Failure is not a bad thing. I have yet to meet anyone who’s landed 100 percent of the jobs they’ve applied for. I wouldn’t look at it as a failure; it’s just a part of the process.


Do you have insights into the selection process that can help inform job candidates?

If you’re looking at a larger company, they may have a very structured process; if you’re applying to a local, small nonprofit, they may be more likely to respond to you if you’re an applicant who doesn’t check all the boxes.

Put yourself in the other person’s shoes and look at your application and your qualifications for the role. Ask yourself, “Does it make sense why I’m applying for this role? Am I a qualified person for this position?” If the answer is yes, then proceed.

If there is an application with a direct checkbox that says, “affirm that you have a bachelor’s degree” or “affirm that you have three years of experience managing people,” those checkboxes are probably minimum requirements. And if you can’t check those boxes, that those are the types of roles that I would maybe second-guess applying for.


Are applicant tracking systems — or robots — deciding who gets hired?

They use the application and make sure that you have completed that; a complete application is required. But in most cases, an actual person will be the one on the other side looking at it. And they will still make that that old school 10- to 30-second glance at your resume and say, “OK, is this a person we want to move to the yes pile or not?”

I see people on LinkedIn all the time; the recruiters are like, “Where’s my robot? I work for a Fortune 500 company; I don’t have a robot looking at resumes.” They have this big pile that they have to go through and sort and score.

I’ve seen some employers that will use a cap; once it hits a certain number of applications, it will automatically close. Those are the things to be more aware of. If you’re applying to a government role, for example, those will open in windows, so a job will open September 5 at midnight, and it will close September 5 at 3 p.m. And if you’re not in that applicant window, you’re out.

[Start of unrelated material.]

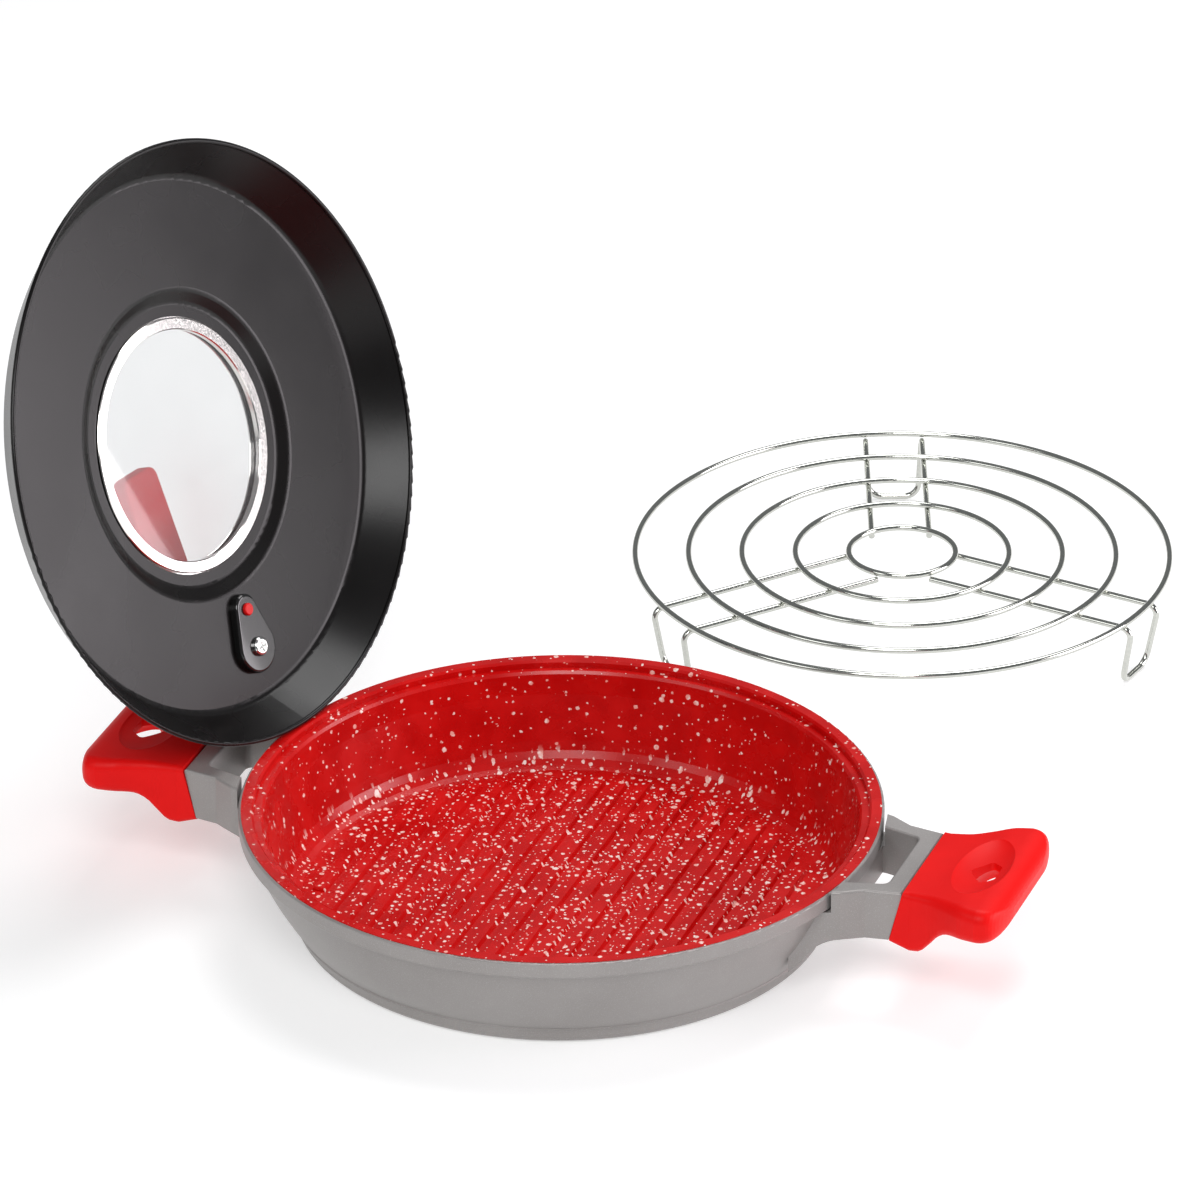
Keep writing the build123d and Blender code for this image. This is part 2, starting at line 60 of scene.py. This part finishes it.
class Nodes:
    """Small helper that builds one material's node tree."""

    def __init__(self, name):
        self.material = bpy.data.materials.new(name)
        self.material.use_nodes = True
        self.tree = self.material.node_tree
        self.tree.nodes.clear()
        self.out = self.add("ShaderNodeOutputMaterial")

    def add(self, kind, **values):
        node = self.tree.nodes.new(kind)
        for key, value in values.items():
            setattr(node, key, value)
        return node

    def link(self, a, b):
        self.tree.links.new(a, b)

    def put(self, socket, value):
        if isinstance(value, bpy.types.NodeSocket):
            self.link(value, socket)
        else:
            socket.default_value = value

    def coords(self):
        return self.add("ShaderNodeTexCoord").outputs["Object"]

    def noise(self, vector, scale, detail=2.0, rough=0.5):
        node = self.add("ShaderNodeTexNoise")
        self.link(vector, node.inputs["Vector"])
        node.inputs["Scale"].default_value = scale
        node.inputs["Detail"].default_value = detail
        node.inputs["Roughness"].default_value = rough
        return node

    def math(self, op, a, b=0.5):
        node = self.add("ShaderNodeMath", operation=op)
        self.put(node.inputs[0], a)
        self.put(node.inputs[1], b)
        return node.outputs[0]

    def remap(self, value, low, high, to_low=0.0, to_high=1.0, smooth=False):
        node = self.add("ShaderNodeMapRange")
        node.interpolation_type = "SMOOTHSTEP" if smooth else "LINEAR"
        self.put(node.inputs["Value"], value)
        self.put(node.inputs["From Min"], low)
        self.put(node.inputs["From Max"], high)
        self.put(node.inputs["To Min"], to_low)
        self.put(node.inputs["To Max"], to_high)
        return node.outputs["Result"]

    def mix(self, factor, a, b):
        node = self.add("ShaderNodeMix", data_type="RGBA")
        self.put(node.inputs[0], factor)
        self.put(node.inputs[6], a)
        self.put(node.inputs[7], b)
        return node.outputs[2]

    def bump(self, height, distance, strength):
        node = self.add("ShaderNodeBump")
        node.inputs["Strength"].default_value = strength
        node.inputs["Distance"].default_value = distance
        self.put(node.inputs["Height"], height)
        return node.outputs["Normal"]

    def shader(self, base, roughness, metallic=0.0, normal=None, **sockets):
        node = self.add("ShaderNodeBsdfPrincipled")
        self.put(node.inputs["Base Color"], base)
        self.put(node.inputs["Roughness"], roughness)
        self.put(node.inputs["Metallic"], metallic)
        for key, value in sockets.items():
            self.put(node.inputs[key.replace("_", " ")], value)
        if normal is not None:
            self.link(normal, node.inputs["Normal"])
        self.link(node.outputs["BSDF"], self.out.inputs["Surface"])
        return node


# ---------------------------------------------------------------- materials


def cast_paint():
    """Silver-grey paint over a cast body: faint flakes and soft mottling."""
    n = Nodes("cast_paint")
    at = n.coords()
    mottle = n.noise(at, 14.0, 4.0, 0.6).outputs["Fac"]
    flake = n.noise(at, 2600.0, 1.0).outputs["Fac"]
    grain = n.noise(at, 900.0, 3.0, 0.6).outputs["Fac"]
    tone = n.mix(n.remap(mottle, 0.3, 0.7), (0.262, 0.244, 0.236, 1), (0.318, 0.300, 0.292, 1))
    tone = n.mix(n.remap(flake, 0.58, 0.72, 0.0, 0.35), tone, (0.52, 0.51, 0.50, 1))
    rough = n.remap(mottle, 0.3, 0.7, 0.36, 0.46)
    normal = n.bump(grain, 0.00006, 0.35)
    n.shader(tone, rough, 0.35, normal)
    return n.material


def speckle_layer(n, place, cell, size, chance, seed, flat):
    """Round dots scattered one to a cell; flat dots are spread in plan, the others in space."""
    moved = n.add("ShaderNodeMapping")
    moved.inputs["Location"].default_value = (seed, seed * 0.7, seed * 1.3)   # its own pattern per layer
    n.link(place, moved.inputs["Vector"])
    voronoi = n.add("ShaderNodeTexVoronoi", feature="F1", voronoi_dimensions="2D" if flat else "3D")
    voronoi.inputs["Scale"].default_value = 1000.0 / cell
    n.link(moved.outputs["Vector"], voronoi.inputs["Vector"])
    colour = n.add("ShaderNodeSeparateColor")
    n.link(voronoi.outputs["Color"], colour.inputs[0])
    radius = n.remap(colour.outputs["Green"], 0.0, 1.0, size / cell * 0.45, size / cell * 1.25)
    edge = n.math("MULTIPLY", radius, 0.70)
    dot = n.remap(voronoi.outputs["Distance"], edge, radius, 1.0, 0.0, smooth=True)
    return n.math("MULTIPLY", dot, n.math("LESS_THAN", colour.outputs["Red"], chance))


def speckled_red():
    """Glossy red coating with pale speckles, dense on the floor and sparse on the wall."""
    n = Nodes("speckled_red")
    at = n.coords()
    wobble = n.noise(at, 620.0, 2.0, 0.6)
    shift = n.add("ShaderNodeMix", data_type="VECTOR")
    shift.inputs[0].default_value = speckle_wobble
    n.link(at, shift.inputs[4])
    n.link(wobble.outputs["Color"], shift.inputs[5])
    place = shift.outputs[1]
    split = n.add("ShaderNodeSeparateXYZ")
    n.link(at, split.inputs[0])
    height = split.outputs["Z"]
    low = n.remap(height, floor_speckle_top, wall_speckle_low, 1.0, 0.0)
    patch = n.remap(n.noise(at, 38.0, 2.0).outputs["Fac"], 0.38, 0.62, 0.62, 1.0)
    on_floor = None
    for cell, size, chance, seed in floor_speckles:
        dot = speckle_layer(n, place, cell, size, n.math("MULTIPLY", patch, chance), seed, True)
        on_floor = dot if on_floor is None else n.math("MAXIMUM", on_floor, dot)
    on_wall = None
    for cell, size, chance, seed in wall_speckles:
        dot = speckle_layer(n, place, cell, size, chance, seed, False)
        on_wall = dot if on_wall is None else n.math("MAXIMUM", on_wall, dot)
    floor_part = n.math("MULTIPLY", on_floor, low)
    wall_part = n.math("MULTIPLY", on_wall, n.math("SUBTRACT", 1.0, low))
    speckles = n.math("ADD", floor_part, wall_part)
    fine = n.noise(at, 60.0, 3.0).outputs["Fac"]
    red = n.mix(n.remap(fine, 0.35, 0.65), (0.50, 0.0018, 0.0018, 1), (0.60, 0.0030, 0.0025, 1))
    tint = n.noise(at, 420.0, 1.0).outputs["Fac"]
    pale = n.mix(n.remap(tint, 0.38, 0.60), (0.88, 0.42, 0.36, 1), (0.93, 0.82, 0.76, 1))
    colour = n.mix(speckles, red, pale)
    normal = n.bump(speckles, 0.00007, 0.5)
    n.shader(colour, n.remap(fine, 0.3, 0.7, 0.22, 0.32), 0.0, normal, Specular_IOR_Level=0.34)
    return n.material


def moulded(name, colour, darker, roughness, coat=0.0, shine=0.22):
    """Smooth heat-proof moulding with a very fine surface texture."""
    n = Nodes(name)
    at = n.coords()
    cloud = n.noise(at, 40.0, 3.0).outputs["Fac"]
    grain = n.noise(at, 1500.0, 2.0).outputs["Fac"]
    tone = n.mix(n.remap(cloud, 0.3, 0.7), darker, colour)
    normal = n.bump(grain, 0.00003, 0.25)
    n.shader(
        tone, n.remap(cloud, 0.3, 0.7, roughness - 0.03, roughness + 0.04), 0.0, normal,
        Coat_Weight=coat, Specular_IOR_Level=shine,
    )
    return n.material


def satin_black():
    """Satin black enamel on spun sheet: soft orange peel and a faint cloudy tone; no turning marks are
    drawn.
    """
    n = Nodes("satin_black")
    at = n.coords()
    peel = n.noise(at, 420.0, 2.0).outputs["Fac"]
    cloud = n.noise(at, 18.0, 3.0).outputs["Fac"]
    tone = n.mix(n.remap(cloud, 0.3, 0.7), (0.0038, 0.0032, 0.0032, 1), (0.0056, 0.0048, 0.0048, 1))
    normal = n.bump(peel, 0.00004, 0.3)
    rough = n.remap(cloud, 0.3, 0.7, 0.24, 0.30)
    n.shader(tone, rough, 0.0, normal, Specular_IOR_Level=0.27)
    return n.material


def polished(name, tone, roughness, grain_scale):
    """Bright metal with hairline grain."""
    n = Nodes(name)
    at = n.coords()
    hair = n.noise(at, grain_scale, 3.0, 0.6).outputs["Fac"]
    base = n.mix(n.remap(hair, 0.35, 0.65), tuple(0.9 * c for c in tone[:3]) + (1,), tone)
    normal = n.bump(hair, 0.00002, 0.15)
    n.shader(base, n.remap(hair, 0.3, 0.7, roughness * 0.8, roughness * 1.3), 1.0, normal)
    return n.material


def turned_steel():
    """Heat-spreader disc with turning marks."""
    n = Nodes("turned_steel")
    at = n.coords()
    length = n.add("ShaderNodeVectorMath", operation="LENGTH")
    n.link(at, length.inputs[0])
    rings = n.math("SINE", n.math("MULTIPLY", length.outputs["Value"], turning_marks))
    cloud = n.noise(at, 30.0, 3.0).outputs["Fac"]
    base = n.mix(n.remap(cloud, 0.3, 0.7), (0.42, 0.42, 0.42, 1), (0.55, 0.55, 0.54, 1))
    normal = n.bump(rings, 0.00003, 0.4)
    n.shader(base, 0.32, 1.0, normal)
    return n.material


def window_clear():
    """Clear toughened glass with a light haze."""
    n = Nodes("window_clear")
    at = n.coords()
    haze = n.noise(at, 25.0, 2.0).outputs["Fac"]
    clear = n.add("ShaderNodeBsdfTransparent")
    clear.inputs["Color"].default_value = (0.985, 0.99, 0.99, 1)
    veil = n.add("ShaderNodeBsdfTranslucent")
    veil.inputs["Color"].default_value = (0.95, 0.96, 0.97, 1)
    gloss = n.add("ShaderNodeBsdfGlossy")
    gloss.inputs["Roughness"].default_value = 0.02
    first = n.add("ShaderNodeMixShader")
    n.link(n.remap(haze, 0.3, 0.7, 0.13, 0.17), first.inputs[0])
    n.link(clear.outputs[0], first.inputs[1])
    n.link(veil.outputs[0], first.inputs[2])
    fresnel = n.add("ShaderNodeFresnel")
    fresnel.inputs["IOR"].default_value = glass_ior
    facing = n.add("ShaderNodeNewGeometry")
    front = n.math("SUBTRACT", 1.0, facing.outputs["Backfacing"])
    second = n.add("ShaderNodeMixShader")
    n.link(n.math("MULTIPLY", fresnel.outputs[0], front), second.inputs[0])
    n.link(first.outputs[0], second.inputs[1])
    n.link(gloss.outputs[0], second.inputs[2])
    n.link(second.outputs[0], n.out.inputs["Surface"])
    return n.material


def seal_black():
    """Dull rubber."""
    n = Nodes("seal_black")
    grain = n.noise(n.coords(), 900.0, 2.0).outputs["Fac"]
    n.shader((0.02, 0.02, 0.021, 1), 0.7, 0.0, n.bump(grain, 0.00004, 0.4))
    return n.material


def dress_nodes():
    """Give every CAD node its material."""
    grip_red = moulded("grip_red", (0.80, 0.0055, 0.005, 1), (0.72, 0.004, 0.004, 1), 0.42, shine=0.12)
    handle_red = moulded("handle_red", (0.60, 0.006, 0.012, 1), (0.54, 0.005, 0.010, 1), 0.42, shine=0.15)
    pin_red = moulded("pin_red", (0.70, 0.008, 0.008, 1), (0.60, 0.006, 0.006, 1), 0.30)
    plate_tones = ((0.010, 0.010, 0.010, 1), (0.007, 0.007, 0.007, 1))
    plate_black = moulded("plate_black", *plate_tones, 0.14, 0.5, 0.4)
    screw_steel = polished("screw_steel", (0.78, 0.78, 0.77, 1), 0.16, 1500.0)
    seal = seal_black()
    finish = {
        "pan_body": cast_paint(), "pan_coating": speckled_red(), "base_plate": turned_steel(),
        "grip_right": grip_red, "grip_left": grip_red,
        "grip_screw_right": screw_steel, "grip_screw_left": screw_steel,
        "lid_shell": satin_black(), "window_glass": window_clear(),
        "window_ring": polished("ring_steel", (0.82, 0.80, 0.78, 1), 0.14, 900.0),
        "window_gasket": seal, "lid_handle": handle_red, "handle_seal": seal,
        "handle_plate": plate_black, "handle_screw": screw_steel, "vent_pin": pin_red,
    }
    chrome = polished("chrome_wire", (0.60, 0.61, 0.57, 1), 0.10, 700.0)
    for name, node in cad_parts.items():
        node.data.materials.clear()
        node.data.materials.append(chrome if name.startswith("rack_") else finish[name])


# ---------------------------------------------------------------- stage


def turned(v):
    """Point or direction as the camera sees it, in the object's own frame."""
    c, s = math.cos(handle_azimuth), math.sin(handle_azimuth)
    return Vector((v[0] * c + v[1] * s, -v[0] * s + v[1] * c, v[2]))


def floor_plane():
    """Plain pale floor under the object."""
    look = Nodes("floor_white")
    look.shader(
        floor_tone, 0.9, Specular_IOR_Level=0.0,
        Emission_Color=(1, 1, 1, 1), Emission_Strength=floor_glow,
    )
    half = floor_size / 2
    corners = [(x, y, -floor_drop) for x, y in ((-half, -half), (half, -half), (half, half), (-half, half))]
    mesh = bpy.data.meshes.new("floor")
    mesh.from_pydata(corners, [], [(0, 1, 2, 3)])
    mesh.materials.append(look.material)
    floor = bpy.data.objects.new("floor", mesh)
    bpy.context.scene.collection.objects.link(floor)
    return floor


def place_camera():
    """Long lens from a little above the rim."""
    right = Vector((1, 0, 0))
    forward = Vector((0, math.cos(pitch), -math.sin(pitch)))
    upward = Vector((0, math.sin(pitch), math.cos(pitch)))
    axis_x = turned(right * math.cos(roll) + upward * math.sin(roll))
    axis_y = turned(upward * math.cos(roll) - right * math.sin(roll))
    axis_z = turned(-forward)
    data = bpy.data.cameras.new("camera")
    data.sensor_fit = "HORIZONTAL"
    data.sensor_width = sensor_width
    data.lens = focal_length
    data.clip_end = 100.0
    camera = bpy.data.objects.new("camera", data)
    bpy.context.scene.collection.objects.link(camera)
    turn = Matrix((axis_x, axis_y, axis_z)).transposed().to_4x4()
    camera.matrix_world = Matrix.Translation(turned((-pan_aside, -pan_away, camera_up))) @ turn
    bpy.context.scene.camera = camera


def lamp(name, spot, aim, width, height, power, colour):
    """Soft rectangular light turned towards a point."""
    data = bpy.data.lights.new(name, "AREA")
    data.shape = "RECTANGLE"
    data.size = width
    data.size_y = height
    data.energy = power
    data.color = colour
    made = bpy.data.objects.new(name, data)
    bpy.context.scene.collection.objects.link(made)
    spot = turned(spot)
    facing = (turned(aim) - spot).to_track_quat("-Z", "Y").to_matrix().to_4x4()
    made.matrix_world = Matrix.Translation(spot) @ facing


def room():
    """Even grey surroundings."""
    world = bpy.data.worlds.new("studio")
    world.use_nodes = True
    backdrop = world.node_tree.nodes["Background"]
    backdrop.inputs["Color"].default_value = room_tone
    backdrop.inputs["Strength"].default_value = room_strength
    bpy.context.scene.world = world
    bpy.context.scene.view_settings.view_transform = "Standard"


dress_nodes()
floor_plane()
place_camera()
for name, values in lamps.items():
    lamp(name, *values)
room()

Why do people sometimes undersell their qualifications on the job hunt, and how does that hold them back?

Some of the best candidates undersell themselves because they’re conscientious, they want to follow the rules. They’re probably someone who’s a great employee. They’re trying to be honest and reflective about themselves about their abilities. They know that they have things to learn; at TCU, we talk about having a growth mindset. People with a growth mindset know, “I can always get better.”

Sometimes people will create a hypothetical candidate in their mind, and that may be just a kind of magical person that really doesn’t even exist.

I’ll add another piece in here that sometimes comes up: A student might see “one to two years of experience required,” and they may think “I don’t have that experience.” I’ll ask, “Well, did you have an internship? How long did you do the internship?”

Have someone you trust help you walk through your resume and determine what qualifications you actually have. Look through your resume and total up all experience — experience is experience is experience. They’re not asking for X years of full-time experience, they’re asking for that span of time.

When you’re applying to positions, you’re applying to those 10 or so positions to see where you are — it’s kind of like applying to college in a way. Maybe there’s one or two roles that are a reach; throw those in that bucket as well. There’s nothing stopping you from applying.


Have you heard from alumni who’ve been successful applying for jobs that at first seemed out of reach?

I have. I can think of one computer science student who said, “I’m applying to these internships with these organizations; I’m not really sure if I’ve got the skill set.”

She was working in restaurant jobs or retail jobs. She was basing a lot of things on her past experiences that did not align with a role at Google or Facebook. But in reality, her education, her skill set and her background actually did align to that; her experience didn’t match, but her skills did. And ultimately, that’s what the employer was looking for.

She was still a student when she got her internship. And then she graduated and converted the internship to a full-time role.